We suggest further analysis is needed to investigate the relationship between ACE scores and PTG given our thought-provoking findings in regards to adversity during childhood meaning higher growth in adulthood.


This investigation could have a number of implications given the importance of ACEs in the health and social systems. Our findings seem to indicate that approach coping strategies such as emotional and instrumental support, planning, religion, acceptance active coping and positive reappraisal are linked to the acquisition of growth. Adverse experiences in early life had implications for health and mental health care, child welfare services and criminal justices, as is a cause of health and social inequalities within and between countries (WHO, 2013b).

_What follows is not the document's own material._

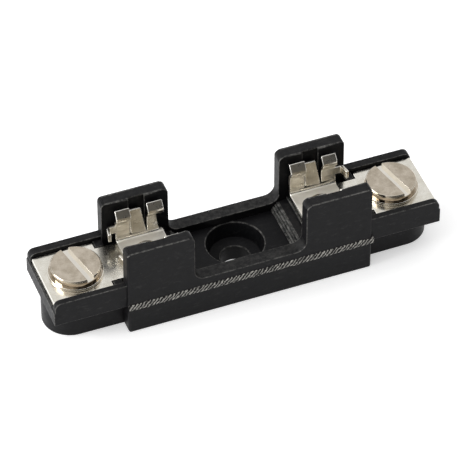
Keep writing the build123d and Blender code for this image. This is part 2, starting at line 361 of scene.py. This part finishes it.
# Terminal plates: a flat T stamped from thick brass and nickel plated. Each lies in
# its tray with its neck under the clip, and is held there by the rivet.
def plated_metal(
    name, pale, dull, smoothest, roughest, line_scale, bump_strength, wave_strength
):
    """Plated sheet or wire: rolling lines, dull patches, paler edges, paler and rougher seats.

    The faces' edge_wear_and_highlight makes them paler and smoother, as abrasion and a painted
    highlight on edges and a painted highlight on seats; worn_dull makes them rough.
    """
    metal, tree, mm = start_material(name)
    lines = add_node(tree, "ShaderNodeMapping", {"Scale": line_scale}, {"Vector": mm})
    rolled = add_node(
        tree, "ShaderNodeTexNoise", {"Scale": 1.0, "Detail": 4.0, "Roughness": 0.65},
        {"Vector": lines.outputs["Vector"]},
    )
    patch = add_node(
        tree, "ShaderNodeTexNoise", {"Scale": 0.7, "Detail": 5.0, "Roughness": 0.7},
        {"Vector": mm},
    )
    edge = add_node(tree, "ShaderNodeAttribute", {"attribute_name": "edge_wear_and_highlight"})
    patch_share = add_node(
        tree, "ShaderNodeMapRange", {"From Min": 0.35, "From Max": 0.7},
        {"Value": patch.outputs["Fac"]},
    )
    colour = add_node(
        tree, "ShaderNodeMix", {"data_type": "RGBA", 6: linear(pale), 7: linear(dull)},
        {0: patch_share.outputs["Result"]},
    )
    # Near-white for marked faces: abrasion and a painted highlight on edges, a painted
    # highlight on clip seats and screw slots
    rubbed_and_highlit = add_node(
        tree, "ShaderNodeMix", {"data_type": "RGBA", 7: linear("#fffcf4")},
        {0: edge.outputs["Fac"], 6: colour.outputs[2]},
    )
    both = add_node(
        tree, "ShaderNodeMath", {"operation": "MULTIPLY"},
        {0: patch_share.outputs["Result"], 1: rolled.outputs["Fac"]},
    )
    gloss = add_node(
        tree, "ShaderNodeMapRange",
        {"From Min": 0.0, "From Max": 0.7, "To Min": smoothest, "To Max": roughest},
        {"Value": both.outputs["Value"]},
    )
    polished = add_node(
        tree, "ShaderNodeMath", {"operation": "MULTIPLY_ADD", 1: -0.12},
        {0: edge.outputs["Fac"], 2: gloss.outputs["Result"]},
    )
    worn_dull = add_node(tree, "ShaderNodeAttribute", {"attribute_name": "worn_dull"})
    roughness = add_node(
        tree, "ShaderNodeMath", {"operation": "MULTIPLY_ADD", 1: 0.36},
        {0: worn_dull.outputs["Fac"], 2: polished.outputs["Value"]},
    )
    surface = add_node(
        tree, "ShaderNodeBsdfPrincipled", {"Metallic": 1.0},
        {"Base Color": rubbed_and_highlit.outputs[2], "Roughness": roughness.outputs["Value"]},
    )
    wave = add_node(tree, "ShaderNodeTexNoise", {"Scale": 0.45, "Detail": 1.0}, {"Vector": mm})
    waved = add_node(
        tree, "ShaderNodeBump", {"Strength": wave_strength, "Distance": 0.0002},
        {"Height": wave.outputs["Fac"]},
    )
    fine = finish_material(
        tree, surface, rolled.outputs["Fac"], bump_strength, bump_distance=0.00002
    )
    tree.links.new(waved.outputs["Normal"], fine.inputs["Normal"])
    return metal


# Nickel plate over stamped brass, softened by tumbling: a pale, faintly warm mirror
# with lines along the strip from the rolling mill.
plate_finish = plated_metal(
    "nickel_plated_brass", pale="#eeebe2", dull="#d8d3c6", smoothest=0.16, roughest=0.32,
    line_scale=(0.5, 5.0, 5.0), bump_strength=0.06, wave_strength=0.1,
)
for side in ("left", "right"):
    node_name = "terminal_" + side
    shape = merged_copy(node_name)
    round_edges(shape, 0.08, 2, math.radians(35))
    finish_piece(
        shape, "terminal_plate_" + side, plate_finish, "block", node_name
    )


# Spring clips: phosphor bronze strip, slit, bent up into fingers and plated with
# tin. Their cut edges are painted bright, partly as abrasion and partly as a painted
# highlight, and their floor and the bends beside it are painted paler as a painted
# highlight, with the flat seat made rougher.

# Tin plate over phosphor bronze strip: a duller, warmer and wavier grey than nickel,
# with lines up the fingers.
clip_finish = plated_metal(
    "tin_plated_phosphor_bronze", pale="#dcd6c9", dull="#bfb6a5", smoothest=0.24,
    roughest=0.46, line_scale=(2.0, 2.0, 0.5), bump_strength=0.1, wave_strength=0.3,
)
seat_height, seat_highlight = 0.9, 0.8
least_upward, flat_upward = 0.15, 0.8
for side in ("left", "right"):
    node_name = "clip_" + side
    shape = merged_copy(node_name)
    round_edges(shape, 0.09, 3, math.radians(35))
    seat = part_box(node_name)[0].z / MM + seat_height
    worn_dull = shape.faces.layers.float.new("worn_dull")
    wear_and_highlight = shape.faces.layers.float["edge_wear_and_highlight"]
    # Painted highlight: up-facing faces below the seat height take the paler colour, and the
    # flat ones are also made rougher
    for face in shape.faces:
        if face.normal.z > least_upward and face.calc_center_median().z < seat:
            face[wear_and_highlight] = seat_highlight
            face[worn_dull] = 1.0 if face.normal.z > flat_upward else 0.0
    finish_piece(
        shape, "spring_clip_" + side, clip_finish, "block", node_name
    )


# Rivets: tubes of soft nickel plated brass, pushed down through clip, plate and base
# and clinched underneath, so the flange that shows is rolled over and smooth.

# Nickel plate over soft brass tube: a little greyer and more even than the plates.
rivet_finish = plated_metal(
    "nickel_plated_rivet_brass", pale="#dfdbd0", dull="#c2bcae", smoothest=0.2,
    roughest=0.34, line_scale=(4.0, 4.0, 4.0), bump_strength=0.1, wave_strength=0.1,
)
for side in ("left", "right"):
    node_name = "rivet_" + side
    shape = merged_copy(node_name)
    round_edges(shape, 0.07, 2, math.radians(30))
    finish_piece(
        shape, "tubular_rivet_" + side, rivet_finish, "block", node_name
    )


# Washers: thin rings of nickel plated steel punched from sheet. Each hangs under its
# screw's head and is pulled down onto the wire.

# Nickel plate over steel: the darkest and glossiest of the metals, warm grey and
# slightly cloudy.
steel_finish = plated_metal(
    "nickel_plated_steel", pale="#d0c5b5", dull="#a89d8b", smoothest=0.05, roughest=0.2,
    line_scale=(2.0, 2.0, 2.0), bump_strength=0.04, wave_strength=0.2,
)
for side in ("left", "right"):
    node_name = "washer_" + side
    shape = merged_copy(node_name)
    round_edges(shape, 0.05, 2, math.radians(35))
    finish_piece(
        shape, "clamp_washer_" + side, steel_finish, node_name, node_name
    )


# Terminal screws: cold headed steel with a sawn slot and a rolled thread, plated
# like the washers. They are driven through the washer into the plate's tapped collar.
thread_pitch, thread_depth, thread_steps = 0.794, 0.26, 30
thread_start, thread_end_gap = 0.45, 1.3
shank_radius = 1.55
head_radius, head_height, head_taper = 3.27, 1.05, 0.22
edge_radius, edge_shine, slot_shine = 0.025, 0.25, 0.6
for side in ("left", "right"):
    node_name = "terminal_screw_" + side
    low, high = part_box(node_name)
    middle = (low + high) / 2 / MM
    tip, head_top = low.z / MM, high.z / MM
    shape = merged_copy(node_name)
    head_foot = head_top - head_height

    # The shank shrinks to the thread's root, and the head narrows towards its foot
    for corner in shape.verts:
        out = Vector((corner.co.x - middle.x, corner.co.y - middle.y, 0))
        if out.length < shank_radius + 0.02 and corner.co.z < head_foot - 0.1:
            out *= (shank_radius - thread_depth) / shank_radius
        elif out.length > head_radius - 0.1 and corner.co.z < head_foot + 0.1:
            out *= (head_radius - head_taper) / head_radius
        corner.co.x, corner.co.y = middle.x + out.x, middle.y + out.y

    def on_head(line):
        return all(end.co.z > head_foot - 0.05 for end in line.verts)

    round_edges(shape, edge_radius, 2, math.radians(28), on_head)
    # Painted highlight: the head's rounded edges take a quarter of the paler colour, and the
    # slot's faces more
    wear_and_highlight = shape.faces.layers.float["edge_wear_and_highlight"]
    for face in shape.faces:
        face[wear_and_highlight] *= edge_shine
        centre = face.calc_center_median()
        from_axis = (centre.xy - middle.xy).length
        in_slot = head_foot + 0.2 < centre.z < head_top - 0.03
        if in_slot and from_axis < head_radius - 0.2:
            face[wear_and_highlight] = slot_shine

    # Thread: one crest, spun up the shank from just above its tip
    turns = (head_foot - tip - thread_end_gap) / thread_pitch
    steps = int(turns * thread_steps)
    root, crest_radius = shank_radius - thread_depth - 0.04, shank_radius - 0.01
    start = tip + thread_start
    profile = [
        shape.verts.new((middle.x + radius, middle.y, start + thread_pitch * climb))
        for radius, climb in (
            (root, 0.0), (crest_radius, 0.42), (crest_radius, 0.52), (root, 0.94),
        )
    ]
    crest = [shape.edges.new(pair) for pair in zip(profile, profile[1:])]
    bmesh.ops.spin(
        shape, geom=crest + profile, cent=(middle.x, middle.y, 0), axis=(0, 0, 1),
        dvec=(0, 0, thread_pitch / thread_steps),
        angle=math.radians(360) * steps / thread_steps, steps=steps, use_merge=False,
    )
    finish_piece(
        shape, "slotted_screw_" + side, steel_finish, node_name, node_name
    )


# Studio: a plain white floor just under the block, one soft lamp to the left and one
# overhead, in a pale room with a dark side in front, which the metal reflects.
floor_size, floor_gap = 6.0, 0.00002
shape = bmesh.new()
bmesh.ops.create_grid(shape, x_segments=1, y_segments=1, size=floor_size / 2)
for corner in shape.verts:
    corner.co.z = -floor_gap
floor_mesh = bpy.data.meshes.new("studio_floor")
shape.to_mesh(floor_mesh)
shape.free()
floor = bpy.data.objects.new("studio_floor", floor_mesh)
bpy.context.scene.collection.objects.link(floor)

# Matt white paper, which glows only towards the camera and in reflections, so that it
# is white behind the block and still takes its shadow.
paper = bpy.data.materials.new("white_studio_paper")
paper.use_nodes = True
tree = paper.node_tree
tree.nodes.clear()
ray = add_node(tree, "ShaderNodeLightPath")
seen = add_node(
    tree, "ShaderNodeMath", {"operation": "ADD"},
    {0: ray.outputs["Is Camera Ray"], 1: ray.outputs["Is Glossy Ray"]},
)
seen_or_through = add_node(
    tree, "ShaderNodeMath", {"operation": "ADD", "use_clamp": True},
    {0: seen.outputs["Value"], 1: ray.outputs["Is Transmission Ray"]},
)
glow_level = add_node(
    tree, "ShaderNodeMath", {"operation": "MULTIPLY", 1: 0.45},
    {0: seen_or_through.outputs["Value"]},
)
matt = add_node(tree, "ShaderNodeBsdfDiffuse", {"Color": linear("#f2f2f2")})
glow = add_node(
    tree, "ShaderNodeEmission", {"Color": (1, 1, 1, 1)},
    {"Strength": glow_level.outputs["Value"]},
)
summed = add_node(
    tree, "ShaderNodeAddShader", None, {0: matt.outputs["BSDF"], 1: glow.outputs["Emission"]}
)
output = add_node(
    tree, "ShaderNodeOutputMaterial", None, {"Surface": summed.outputs["Shader"]}
)
floor_mesh.materials.append(paper)

world = bpy.data.worlds.new("white_studio")
world.use_nodes = True
tree = world.node_tree
tree.nodes.clear()
ray = add_node(tree, "ShaderNodeLightPath")
seen = add_node(
    tree, "ShaderNodeMath", {"operation": "ADD", "use_clamp": True},
    {0: ray.outputs["Is Camera Ray"], 1: ray.outputs["Is Transmission Ray"]},
)
outward = add_node(tree, "ShaderNodeTexCoord")
upward = add_node(
    tree, "ShaderNodeSeparateXYZ", None, {"Vector": outward.outputs["Generated"]}
)
room_level = add_node(
    tree, "ShaderNodeMapRange",
    {"From Min": 0.0, "From Max": 0.7, "To Min": 0.6, "To Max": 0.83},
    {"Value": upward.outputs["Z"]},
)
# The dark side of the room lies in front, a little to the right and above the floor
dark_side = (0.26, -0.86, 0.44)
aside = add_node(
    tree, "ShaderNodeVectorMath", {"operation": "DOT_PRODUCT", 1: dark_side},
    {0: outward.outputs["Generated"]},
)
dark_share = add_node(
    tree, "ShaderNodeMapRange",
    {"From Min": 0.64, "From Max": 0.9, "To Min": 1.0, "To Max": 0.1},
    {"Value": aside.outputs["Value"]},
)
lit_level = add_node(
    tree, "ShaderNodeMath", {"operation": "MULTIPLY"},
    {0: room_level.outputs["Result"], 1: dark_share.outputs["Result"]},
)
shown_level = add_node(
    tree, "ShaderNodeMath", {"operation": "MAXIMUM"},
    {0: lit_level.outputs["Value"], 1: seen.outputs["Value"]},
)
room = add_node(
    tree, "ShaderNodeBackground", {"Color": (1, 1, 1, 1)},
    {"Strength": shown_level.outputs["Value"]},
)
output = add_node(tree, "ShaderNodeOutputWorld", None, {"Surface": room.outputs["Background"]})
bpy.context.scene.world = world

block_middle = Vector((0, 0, 0.005))
for name, place, size, watts in (
    ("left_softbox", (-1.0, 0.12, 0.42), 0.7, 10.5),
    ("top_softbox", (-0.2, 0.15, 1.1), 1.8, 2.3),
):
    lamp_data = bpy.data.lights.new(name, "AREA")
    lamp_data.shape = "SQUARE"
    lamp_data.size = size
    lamp_data.energy = watts
    lamp = bpy.data.objects.new(name, lamp_data)
    lamp.location = place
    lamp.rotation_euler = (block_middle - Vector(place)).to_track_quat("-Z", "Y").to_euler()
    bpy.context.scene.collection.objects.link(lamp)


# Camera: a long lens half a metre away, above the front left, as in the photograph.
# Its angles and focal length come from the fit to the block's straight edges.
picture_width, focal_pixels, rise_pixels = 470, 3905, 7.2
sensor_width = 36
azimuth, elevation, distance = math.radians(-21.15), math.radians(44.5), 0.5
camera_data = bpy.data.cameras.new("long_lens")
camera_data.sensor_width = sensor_width
camera_data.lens = focal_pixels / picture_width * sensor_width
camera_data.shift_y = rise_pixels / picture_width
camera = bpy.data.objects.new("long_lens", camera_data)
bpy.context.scene.collection.objects.link(camera)
flat_reach = math.cos(elevation) * distance
camera.location = block_middle + Vector((
    math.sin(azimuth) * flat_reach, -math.cos(azimuth) * flat_reach,
    math.sin(elevation) * distance,
))
camera.rotation_euler = (block_middle - camera.location).to_track_quat("-Z", "Y").to_euler()
bpy.context.scene.camera = camera
bpy.context.scene.view_settings.view_transform = "Standard"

The understanding of the possible outcomes (positive and negative) of a traumatic experience in childhood serves as base for interventions. As many results seem to point towards the importance of religious coping in the acquisition of PTG, it might be of interest to inspire the use of this strategy in trauma survivors. Our results also seem to point that acceptance of an occurrence is associated with PTG; which could mean that in order to not only heal, but thrive following adversity in childhood one might need to come to terms with what happened. Interventions focusing on the adaptation of approach coping styles could improve the stances of health and behaviour that a person who went through adversity in childhood might have in the future.